• **Problem to work on**: Below is a block of records; repeat all of them exactly.

• **Stored rows**:
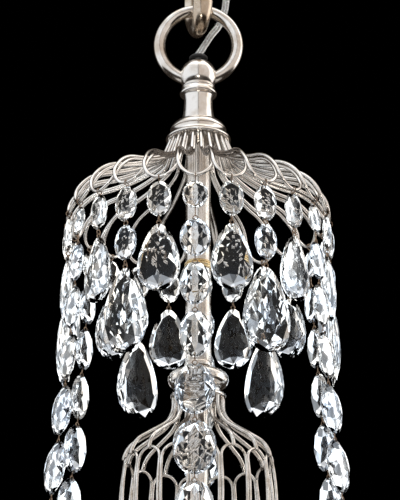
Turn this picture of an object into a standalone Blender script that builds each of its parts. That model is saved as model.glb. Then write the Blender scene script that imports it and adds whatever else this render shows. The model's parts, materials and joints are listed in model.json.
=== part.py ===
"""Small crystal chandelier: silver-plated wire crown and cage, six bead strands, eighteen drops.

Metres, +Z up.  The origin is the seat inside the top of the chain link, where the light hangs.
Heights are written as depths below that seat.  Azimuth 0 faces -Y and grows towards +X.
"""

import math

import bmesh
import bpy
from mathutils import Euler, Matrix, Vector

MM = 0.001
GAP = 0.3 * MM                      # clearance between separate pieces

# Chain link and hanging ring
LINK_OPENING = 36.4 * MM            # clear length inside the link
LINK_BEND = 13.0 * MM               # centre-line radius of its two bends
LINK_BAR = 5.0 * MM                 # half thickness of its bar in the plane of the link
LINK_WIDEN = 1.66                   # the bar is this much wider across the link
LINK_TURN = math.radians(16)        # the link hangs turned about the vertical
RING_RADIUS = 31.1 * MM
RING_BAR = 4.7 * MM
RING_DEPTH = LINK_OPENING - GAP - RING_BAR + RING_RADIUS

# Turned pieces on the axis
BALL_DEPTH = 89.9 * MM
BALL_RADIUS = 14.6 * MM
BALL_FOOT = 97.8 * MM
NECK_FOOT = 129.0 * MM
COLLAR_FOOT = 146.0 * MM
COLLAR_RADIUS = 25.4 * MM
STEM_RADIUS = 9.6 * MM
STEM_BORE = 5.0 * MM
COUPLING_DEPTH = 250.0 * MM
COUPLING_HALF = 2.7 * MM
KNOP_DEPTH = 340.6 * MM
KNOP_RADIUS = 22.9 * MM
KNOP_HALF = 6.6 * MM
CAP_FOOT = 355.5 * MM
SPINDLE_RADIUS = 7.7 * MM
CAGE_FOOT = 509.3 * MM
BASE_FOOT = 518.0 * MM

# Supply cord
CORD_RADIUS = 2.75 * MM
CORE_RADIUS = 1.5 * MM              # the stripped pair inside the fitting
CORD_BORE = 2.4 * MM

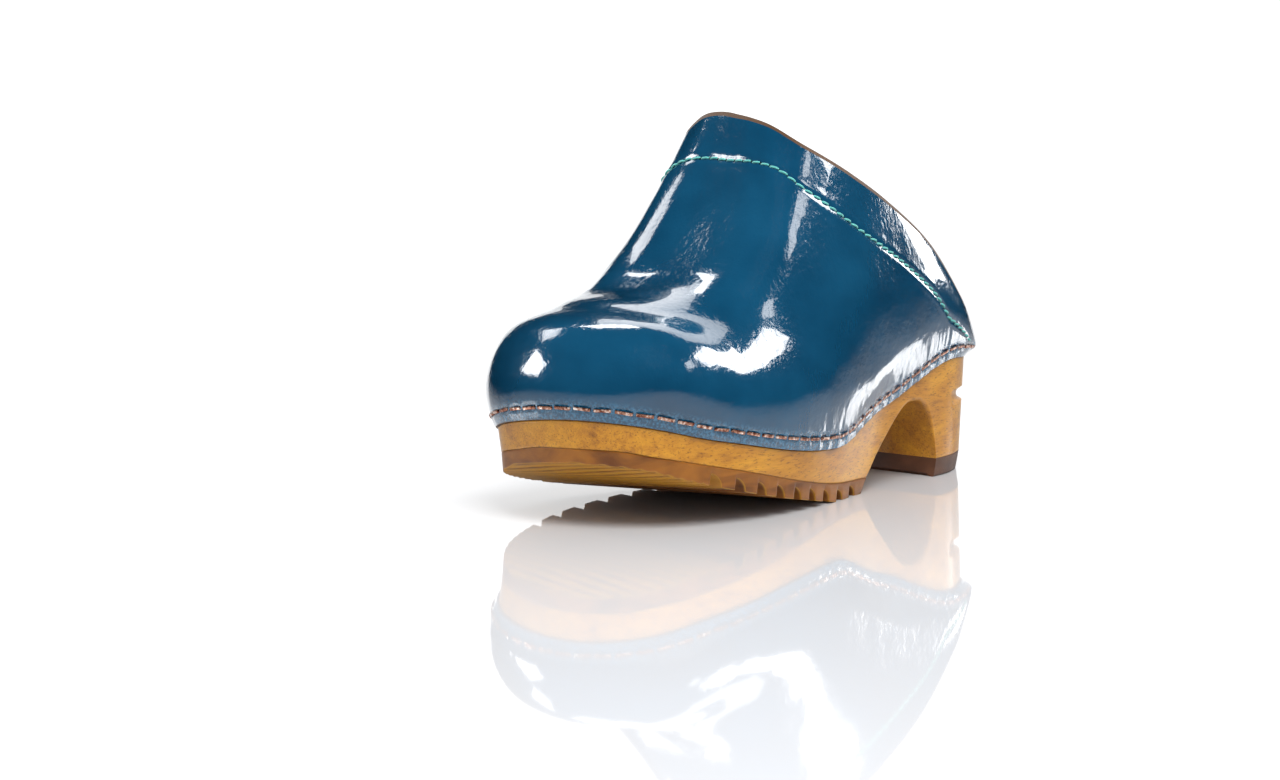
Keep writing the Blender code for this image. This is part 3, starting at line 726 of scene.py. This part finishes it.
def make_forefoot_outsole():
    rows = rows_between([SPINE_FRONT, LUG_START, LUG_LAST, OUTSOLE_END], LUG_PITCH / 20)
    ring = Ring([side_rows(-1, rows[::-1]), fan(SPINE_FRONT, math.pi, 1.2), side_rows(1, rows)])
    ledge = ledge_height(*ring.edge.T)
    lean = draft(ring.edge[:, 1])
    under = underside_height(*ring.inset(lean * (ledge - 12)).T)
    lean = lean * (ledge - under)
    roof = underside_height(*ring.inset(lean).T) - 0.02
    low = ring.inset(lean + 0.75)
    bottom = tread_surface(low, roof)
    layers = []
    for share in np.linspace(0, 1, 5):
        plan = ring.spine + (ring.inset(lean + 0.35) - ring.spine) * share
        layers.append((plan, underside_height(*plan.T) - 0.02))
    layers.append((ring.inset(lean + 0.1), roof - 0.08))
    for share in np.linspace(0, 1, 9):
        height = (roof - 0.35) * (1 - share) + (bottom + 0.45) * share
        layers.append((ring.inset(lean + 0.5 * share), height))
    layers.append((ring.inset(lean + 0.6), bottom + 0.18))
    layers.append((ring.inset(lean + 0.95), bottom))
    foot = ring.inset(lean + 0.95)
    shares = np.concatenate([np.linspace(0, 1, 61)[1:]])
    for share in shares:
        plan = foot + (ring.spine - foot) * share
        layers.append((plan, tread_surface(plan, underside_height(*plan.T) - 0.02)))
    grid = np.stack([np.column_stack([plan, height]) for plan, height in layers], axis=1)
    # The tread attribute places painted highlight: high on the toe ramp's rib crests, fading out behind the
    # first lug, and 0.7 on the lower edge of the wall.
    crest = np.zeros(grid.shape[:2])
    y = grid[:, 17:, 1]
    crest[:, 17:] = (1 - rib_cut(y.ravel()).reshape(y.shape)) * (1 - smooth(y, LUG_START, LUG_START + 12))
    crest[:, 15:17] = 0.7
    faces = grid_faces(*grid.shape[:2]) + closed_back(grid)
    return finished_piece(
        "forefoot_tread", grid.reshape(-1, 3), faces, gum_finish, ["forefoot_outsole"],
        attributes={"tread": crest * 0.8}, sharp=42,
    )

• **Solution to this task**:
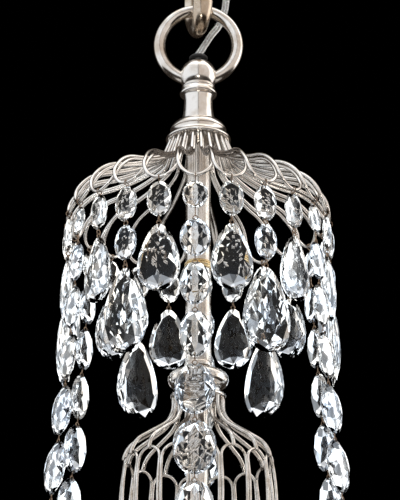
Turn this picture of an object into a standalone Blender script that builds each of its parts. That model is saved as model.glb. Then write the Blender scene script that imports it and adds whatever else this render shows. The model's parts, materials and joints are listed in model.json.
=== part.py ===
"""Small crystal chandelier: silver-plated wire crown and cage, six bead strands, eighteen drops.

Metres, +Z up.  The origin is the seat inside the top of the chain link, where the light hangs.
Heights are written as depths below that seat.  Azimuth 0 faces -Y and grows towards +X.
"""

import math

import bmesh
import bpy
from mathutils import Euler, Matrix, Vector

MM = 0.001
GAP = 0.3 * MM                      # clearance between separate pieces

# Chain link and hanging ring
LINK_OPENING = 36.4 * MM            # clear length inside the link
LINK_BEND = 13.0 * MM               # centre-line radius of its two bends
LINK_BAR = 5.0 * MM                 # half thickness of its bar in the plane of the link
LINK_WIDEN = 1.66                   # the bar is this much wider across the link
LINK_TURN = math.radians(16)        # the link hangs turned about the vertical
RING_RADIUS = 31.1 * MM
RING_BAR = 4.7 * MM
RING_DEPTH = LINK_OPENING - GAP - RING_BAR + RING_RADIUS

# Turned pieces on the axis
BALL_DEPTH = 89.9 * MM
BALL_RADIUS = 14.6 * MM
BALL_FOOT = 97.8 * MM
NECK_FOOT = 129.0 * MM
COLLAR_FOOT = 146.0 * MM
COLLAR_RADIUS = 25.4 * MM
STEM_RADIUS = 9.6 * MM
STEM_BORE = 5.0 * MM
COUPLING_DEPTH = 250.0 * MM
COUPLING_HALF = 2.7 * MM
KNOP_DEPTH = 340.6 * MM
KNOP_RADIUS = 22.9 * MM
KNOP_HALF = 6.6 * MM
CAP_FOOT = 355.5 * MM
SPINDLE_RADIUS = 7.7 * MM
CAGE_FOOT = 509.3 * MM
BASE_FOOT = 518.0 * MM

# Supply cord
CORD_RADIUS = 2.75 * MM
CORE_RADIUS = 1.5 * MM              # the stripped pair inside the fitting
CORD_BORE = 2.4 * MM

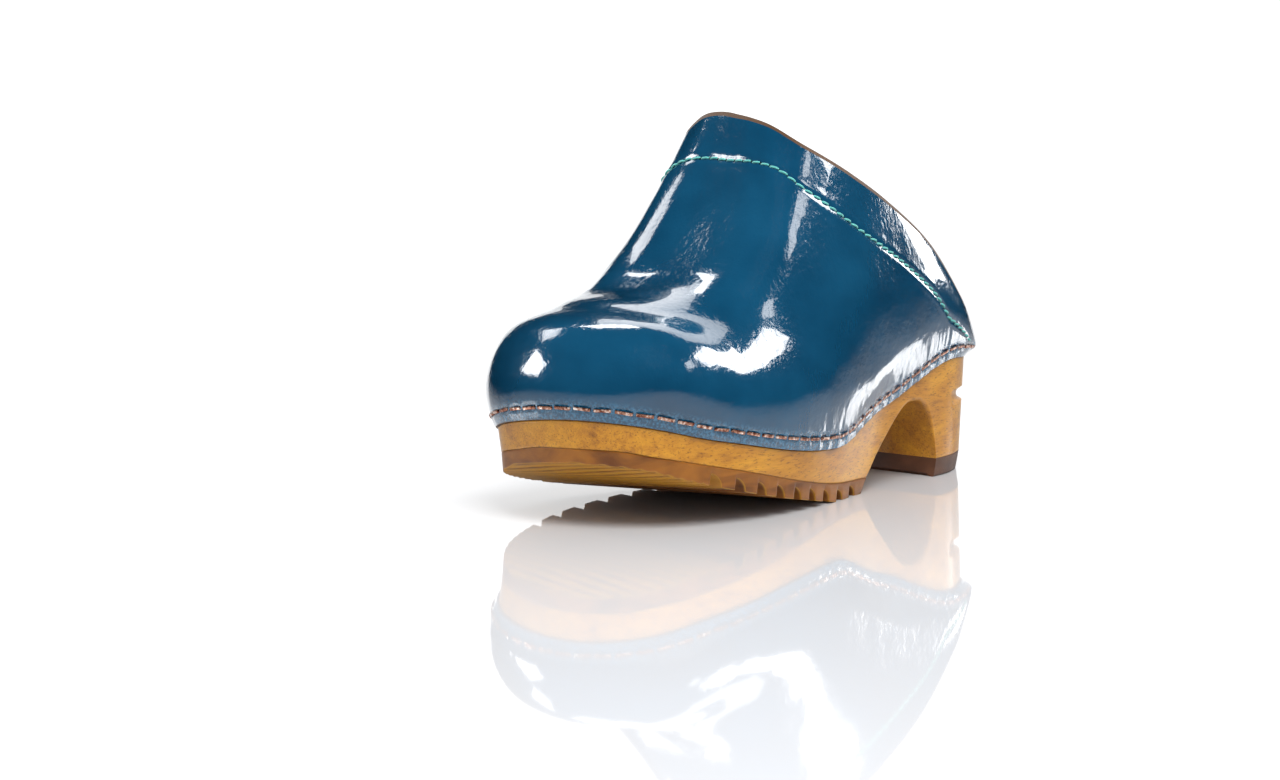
Keep writing the Blender code for this image. This is part 3, starting at line 726 of scene.py. This part finishes it.
def make_forefoot_outsole():
    rows = rows_between([SPINE_FRONT, LUG_START, LUG_LAST, OUTSOLE_END], LUG_PITCH / 20)
    ring = Ring([side_rows(-1, rows[::-1]), fan(SPINE_FRONT, math.pi, 1.2), side_rows(1, rows)])
    ledge = ledge_height(*ring.edge.T)
    lean = draft(ring.edge[:, 1])
    under = underside_height(*ring.inset(lean * (ledge - 12)).T)
    lean = lean * (ledge - under)
    roof = underside_height(*ring.inset(lean).T) - 0.02
    low = ring.inset(lean + 0.75)
    bottom = tread_surface(low, roof)
    layers = []
    for share in np.linspace(0, 1, 5):
        plan = ring.spine + (ring.inset(lean + 0.35) - ring.spine) * share
        layers.append((plan, underside_height(*plan.T) - 0.02))
    layers.append((ring.inset(lean + 0.1), roof - 0.08))
    for share in np.linspace(0, 1, 9):
        height = (roof - 0.35) * (1 - share) + (bottom + 0.45) * share
        layers.append((ring.inset(lean + 0.5 * share), height))
    layers.append((ring.inset(lean + 0.6), bottom + 0.18))
    layers.append((ring.inset(lean + 0.95), bottom))
    foot = ring.inset(lean + 0.95)
    shares = np.concatenate([np.linspace(0, 1, 61)[1:]])
    for share in shares:
        plan = foot + (ring.spine - foot) * share
        layers.append((plan, tread_surface(plan, underside_height(*plan.T) - 0.02)))
    grid = np.stack([np.column_stack([plan, height]) for plan, height in layers], axis=1)
    # The tread attribute places painted highlight: high on the toe ramp's rib crests, fading out behind the
    # first lug, and 0.7 on the lower edge of the wall.
    crest = np.zeros(grid.shape[:2])
    y = grid[:, 17:, 1]
    crest[:, 17:] = (1 - rib_cut(y.ravel()).reshape(y.shape)) * (1 - smooth(y, LUG_START, LUG_START + 12))
    crest[:, 15:17] = 0.7
    faces = grid_faces(*grid.shape[:2]) + closed_back(grid)
    return finished_piece(
        "forefoot_tread", grid.reshape(-1, 3), faces, gum_finish, ["forefoot_outsole"],
        attributes={"tread": crest * 0.8}, sharp=42,
    )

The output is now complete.